Doris Day and Mamie Van Doren


Mamie Van Doren famously complained that Doris was cold and had ignored her during the filming of "Teacher's Pet". Doris was still touchy about it years later in the '80s during filming of the BBC documentary "I Don't Even Like Apple Pie!", when the interviewer was told not to mention Mamie Van Doren in a pre-filming briefing!

Here is what Mamie Van Doren had to say about Doris in her book "Playing The Field":

"I had looked forward to meeting Doris Day. A mutual friend of ours, Charlotte Hunter, a dance coach from Universal, told me what a warm, friendly person Doris was.

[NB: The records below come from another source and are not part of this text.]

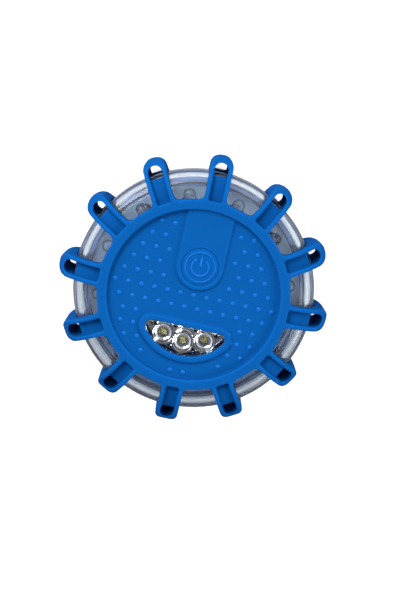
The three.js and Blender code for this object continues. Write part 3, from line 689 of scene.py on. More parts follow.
def board_mask():
    """Solder mask with copper tracks showing through as paler lines."""
    material, shader = shader_of("Solder mask")
    if shader is None:
        return material
    tree = material.node_tree
    at = coordinates(tree)
    tracks = node(tree, "ShaderNodeTexBrick", {"Vector": at, "Scale": 160.0, "Mortar Size": 0.05,
                                               "Color1": tint("board"), "Color2": tint("board"),
                                               "Mortar": (0.03, 0.24, 0.09, 1)})
    tree.links.new(tracks.outputs["Color"], shader.inputs["Base Color"])
    tree.links.new(ranged(tree, noise(tree, at, 700.0), 0.25, 0.42), shader.inputs["Roughness"])
    bumped(tree, shader, tracks.outputs["Fac"], 0.3, 0.00004)
    return material


# ---------------------------------------------------------------- pieces
def shoulder(radius, z, width, drop, steps):
    """Quarter of an ellipse in profile, from its level end outwards. A negative drop rises."""
    bearings = [TURN / 4 * (1 - i / steps) for i in range(steps + 1)]
    return [(radius + width * math.cos(b), z - drop * (1 - math.sin(b))) for b in bearings]


def puck(name, grow, steps=12):
    """Outside of the two clear shells together, grown by a gap."""
    low, high = BACK_LOW.z - grow, FRONT_HIGH.z + grow
    width, drop = size("shoulder_width"), size("shoulder_height")
    flat = LENS_RADIUS + grow - width
    profile = [(0, low)] + shoulder(flat, low, width, -drop, steps)
    profile += shoulder(flat, high, width, drop, steps)[::-1] + [(0, high)]
    return turned(name, profile, LENS_STEPS)


def bumper_form(name):
    """The round-edged shape that the loops are cut from, fullest at half height."""
    back_steps, front_steps = 20, 24
    front = REACH - size("loop_length") + LOOP_CREST
    back = BACK_RING + LOOP_CREST
    profile = [(0, 0)] + shoulder(back, 0, REACH - back, -SEAM_Z, back_steps)
    profile += shoulder(front, RIM_Z, REACH - front, RIM_Z - SEAM_Z, front_steps)[::-1][1:]
    profile += [(0, RIM_Z)]
    return turned(name, profile, LENS_STEPS)


def grip_dots():
    """Staggered rows of low domes over the recessed disc, clear of the tab and the torch window."""
    pitch = size("dot_pitch")
    radius = size("dot_radius")
    floor = RIM_Z - size("recess")
    ring_gap, tab_gap, lip_gap = 0.75, 0.35, 0.3
    squash, sink = 0.58, 0.08
    edge = REACH - size("loop_length") - size("ring_width") - radius - ring_gap
    tab_half = size("tab_width") / 2 + radius + tab_gap
    clear_of_lip = size("surround") + radius + lip_gap
    arc_y, arc_reach = WINDOW_BOTTOM + WINDOW_ARC, WINDOW_ARC + clear_of_lip
    window_top = WINDOW_BOTTOM + WINDOW_DEPTH + clear_of_lip
    window_half = 19.6
    shifted_rows = (1, 3, 5, -1, -4, -6)
    bpy.ops.object.select_all(action="DESELECT")
    bpy.ops.mesh.primitive_uv_sphere_add(segments=16, ring_count=8, radius=radius)
    dome = bpy.context.object
    dome.scale = (1, 1, squash)
    place(dome)
    dots = []
    for row in range(-7, 8):
        y = row * pitch
        shift = pitch / 2 if row in shifted_rows else 0.0
        for column in range(-8, 8):
            x = column * pitch + shift
            near_button = math.hypot(x, y - BUTTON_Y) < tab_half
            in_tab = near_button or (abs(x) < tab_half and y > BUTTON_Y)
            in_arc = math.hypot(x, y - arc_y) < arc_reach
            in_window = in_arc and y < window_top and abs(x) < window_half
            if math.hypot(x, y) < edge and not in_tab and not in_window:
                dots.append(moved(copied(dome, "dot"), x, y, floor - radius * sink))
    bpy.data.objects.remove(dome)
    return painted(joined(dots), polished_highlit_rubber())


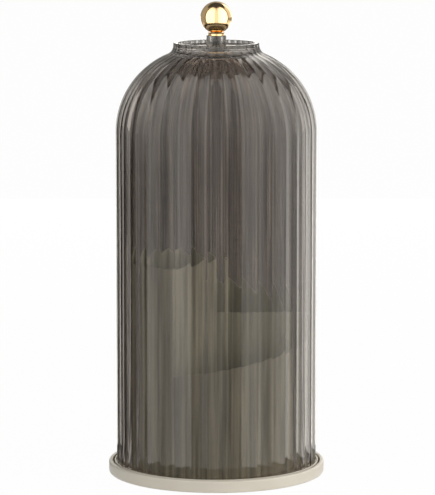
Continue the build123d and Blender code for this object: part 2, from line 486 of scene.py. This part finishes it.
# Foot pads: four soft rubber discs, punched from sheet and glued under the base, that keep it
# from sliding on a smooth table.
pad_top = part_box("foot_pads")[1]
pad_radius = 0.0055
pad_ease = 0.0002
pad_count = 4
small_turn = 48
rubber_speckle_scale = 1500
rubber_roughness = 0.85
rubber_skin = (1800, 0.00006, 0.6)


def pad_rubber():
    """Dull rubber with a fine speckle and a rough, slightly uneven skin."""
    material, tree = new_material("pad_rubber")
    speckle = grain(tree, rubber_speckle_scale)
    surfaced(tree, add_node(
        tree, "ShaderNodeBsdfPrincipled",
        {"Base Color": blended(tree, speckle, display(44, 44, 44), display(60, 59, 58)),
         "Roughness": rubber_roughness,
         "Normal": bumped(tree, *rubber_skin)}))
    return material


# Radius of the circle through the pads' middles, which lie on the diagonals
pad_circle = (pad_top.x - pad_radius) * sqrt(2)
pad_outline = eased([
    (0, 0, 0),
    (pad_radius, 0, pad_ease),
    (pad_radius, pad_top.z, pad_ease),
    (0, pad_top.z, 0),
])
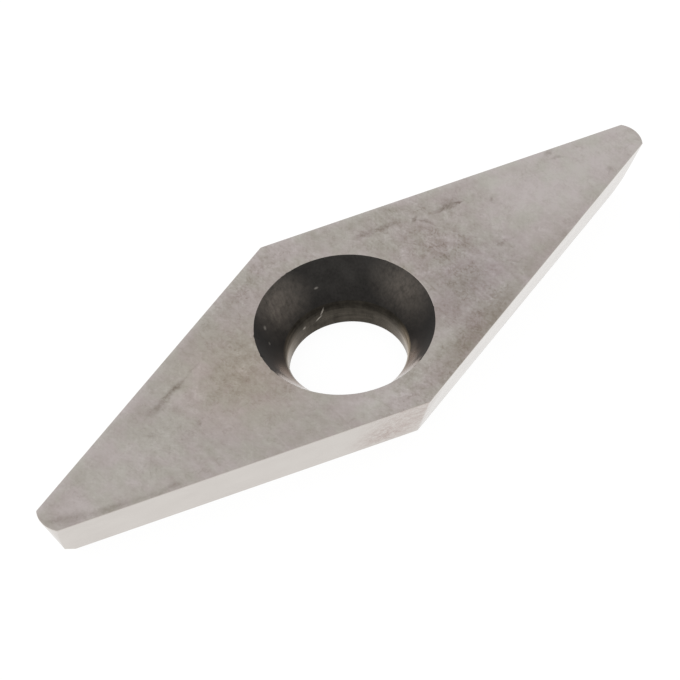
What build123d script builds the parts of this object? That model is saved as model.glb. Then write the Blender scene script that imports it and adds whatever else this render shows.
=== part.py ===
from build123d import *
import math
import os

# Diamond-shaped carbide cutting insert with two rounded noses, held by one countersunk screw.
# Frame: origin on the screw hole's axis at the seating face, +X through one nose, +Z up to the rake face.
# Everything is in millimetres and degrees.

# Plan shape, measured on the rake face (the larger, upper face).
inscribed_circle = 9.5      # circle that touches all four cutting edges
point_angle = 35.0          # between the two cutting edges that run to a nose
overall_length = 28.0       # nose to nose
nose_radius = 1.1           # larger than a tangent nose, so it meets the edges at two corners
side_corner_radius = 0.2    # the two wide corners, beside the hole

# Section.
thickness = 2.5
relief_angle = 20.0         # every flank leans in by this below its cutting edge

# Screw hole.
bore_diameter = 4.4         # clears an M4 screw
countersink_diameter = 6.7  # on the rake face
countersink_angle = 60.0    # included
throat_radius = 1.5         # rounds the cone into the bore

# Worked out from the above.
half_point = math.radians(point_angle / 2)
half_cone = math.radians(countersink_angle / 2)
sharp_half_length = inscribed_circle / 2 / math.sin(half_point)
sharp_half_width = inscribed_circle / 2 / math.cos(half_point)
nose_centre = overall_length / 2 - nose_radius
relief = math.radians(relief_angle)
relief_inset = thickness * math.tan(relief)
overrun = 1.0               # how far a cutter passes the faces that it cuts


def relieved_blank():
    """Plate split by a plane through each cutting edge that leans in by the relief angle, wide corners eased."""
    blank = Pos(0, 0, thickness / 2) * Box(2 * sharp_half_length, 2 * sharp_half_width, thickness)
    for facing in (90 - point_angle / 2, 90 + point_angle / 2):
        for turn in (0, 180):
            outward = Vector(1, 0, 0).rotate(Axis.Z, facing + turn)
            edge_middle = outward * (inscribed_circle / 2) + Vector(0, 0, thickness)
            normal = outward * math.cos(relief) - Vector(0, 0, math.sin(relief))
            blank = split(blank, bisect_by=Plane(origin=edge_middle, z_dir=normal), keep=Keep.BOTTOM)
    side_edges = blank.edges().sort_by(lambda edge: abs(edge.center().X))[:2]
    return fillet(side_edges, side_corner_radius)


def nose_grind():
    """Stock taken off beyond the +X nose centre, outside the cone that the nose is ground to."""
    stock_length = sharp_half_length + overrun - nose_centre
    stock = Pos(nose_centre, 0, thickness / 2) * Box(
        stock_length, 4 * nose_radius, thickness + 2 * overrun, align=(Align.MIN, Align.CENTER, Align.CENTER)
    )
    overrun_inset = overrun * math.tan(relief)
    nose_cone = Pos(nose_centre, 0, 0) * Cone(
        nose_radius - relief_inset, nose_radius + overrun_inset, thickness + overrun,
        align=(Align.CENTER, Align.CENTER, Align.MIN),
    )
    return stock - nose_cone


def screw_hole():
    """Bore and countersink as one turned cutter, with the corner between them rounded."""
    bore_radius = bore_diameter / 2
    countersink_radius = countersink_diameter / 2
    cone_end = thickness - (countersink_radius - bore_radius) / math.tan(half_cone)
    mouth_radius = countersink_radius + overrun * math.tan(half_cone)
    outline = [
        (0, -overrun),
        (bore_radius, -overrun),
        (bore_radius, cone_end),
        (mouth_radius, thickness + overrun),
        (0, thickness + overrun),
    ]
    half_section = make_face(Polyline(*outline, close=True))
    throat = half_section.vertices().sort_by_distance((bore_radius, cone_end))[0]
    return revolve(Plane.XZ * fillet(throat, throat_radius), Axis.Z)


right_nose = nose_grind()
left_nose = Rot(0, 0, 180) * right_nose
insert = (relieved_blank() - right_nose - left_nose - screw_hole()).solid()
insert.label = "carbide_insert"

os.makedirs("parts", exist_ok=True)
export_step(insert, "parts/carbide_insert.step")
print("volume_mm3", round(insert.volume, 3), "box_mm", insert.bounding_box().size)
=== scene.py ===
import math

import bpy
import bmesh
import numpy as np
from bpy.props import FloatProperty, FloatVectorProperty, PointerProperty
from bpy.types import Operator, Panel, PropertyGroup
from mathutils import Matrix, Vector


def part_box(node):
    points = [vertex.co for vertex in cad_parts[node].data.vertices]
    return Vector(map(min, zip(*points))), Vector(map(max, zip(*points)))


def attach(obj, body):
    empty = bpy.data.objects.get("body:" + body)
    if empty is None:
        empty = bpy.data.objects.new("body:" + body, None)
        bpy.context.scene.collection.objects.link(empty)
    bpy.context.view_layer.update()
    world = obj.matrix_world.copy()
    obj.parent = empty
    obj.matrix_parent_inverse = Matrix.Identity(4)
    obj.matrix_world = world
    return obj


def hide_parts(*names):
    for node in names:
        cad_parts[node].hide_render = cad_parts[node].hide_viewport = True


bl_info = {
    "name": "Carbide diamond insert",
    "version": (1, 0, 0),
    "blender": (4, 5, 0),
    "location": "3D View > Sidebar > Insert",
    "description": "A ground carbide cutting insert with a countersunk screw hole, and a plain studio for it",
    "category": "Add Mesh",
}

# Object frame: origin on the screw hole's axis at the seat, +X through one nose, +Z up to the rake face.
# Blender works in metres. Names that end in _MM, and every pattern, are in millimetres.

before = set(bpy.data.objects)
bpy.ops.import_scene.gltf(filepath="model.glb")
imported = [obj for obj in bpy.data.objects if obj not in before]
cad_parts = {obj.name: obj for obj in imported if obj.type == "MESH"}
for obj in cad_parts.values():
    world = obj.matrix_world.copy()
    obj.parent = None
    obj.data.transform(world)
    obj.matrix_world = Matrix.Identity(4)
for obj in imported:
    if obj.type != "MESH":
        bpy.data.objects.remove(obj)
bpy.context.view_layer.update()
NODE = "carbide_insert"
CAD_LOW, CAD_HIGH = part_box(NODE)
MM = 0.001

# Sizes that the ground finish follows as well as the shape.
INSCRIBED_CIRCLE_MM = 9.5
POINT_ANGLE = math.radians(35)
RAKE_FACE_MM = CAD_HIGH.z / MM

# Finish of each band of the surface, in the order of the insert's materials.
GROUND_FACE, GROUND_FLANK, SCREW_SEAT, BURNISHED_BORE = range(4)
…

Doris had always been one of my favorite singers, with hits like "It's Magic". I also became a fan of her movies after seeing "Love Me Or Leave Me", in which she played opposite James Cagney. Nonetheless, our first meeting on the "Teacher's Pet" set was far from what I expected. Doris ignored me when we were introduced and proceeded to conduct herself like a spoiled star. George Seaton and Gable had to stoically bear her tantrums & disagreeable attitude.

Her dislike of me became most apparent when it was time to shoot reaction shots of Doris, Gable, and Gig Young watching a dance number I did while singing "The Girl Who Invented Rock 'n' Roll". Doris failed in take after take to smile radiantly while watching me dance. Finally Seaton called for my double to be positioned off-camera so that Doris could watch someone who could produce the desired reaction. Doris' cold attitude toward me never improved, and mercifully we saw little of each other during the film."

In my opinion, the set of a movie is a workplace and not everyone gets along with or likes everyone they work with, I think most people can relate to this! Perhaps Ms. Van Doren just rubbed Doris the wrong way and rather than be a phony Doris just chose not to deal with her. This is one person's side of the story anyway. I have never read anyone else say Doris was "spoiled" or "disagreeable". Anyway, she's not perfect and I'm sure she had bad days, like we all do sometimes, especially being married to Marty Melcher! Doris has avoided this subject in subsequent interviews and refuses to comment on Ms. Van Doren.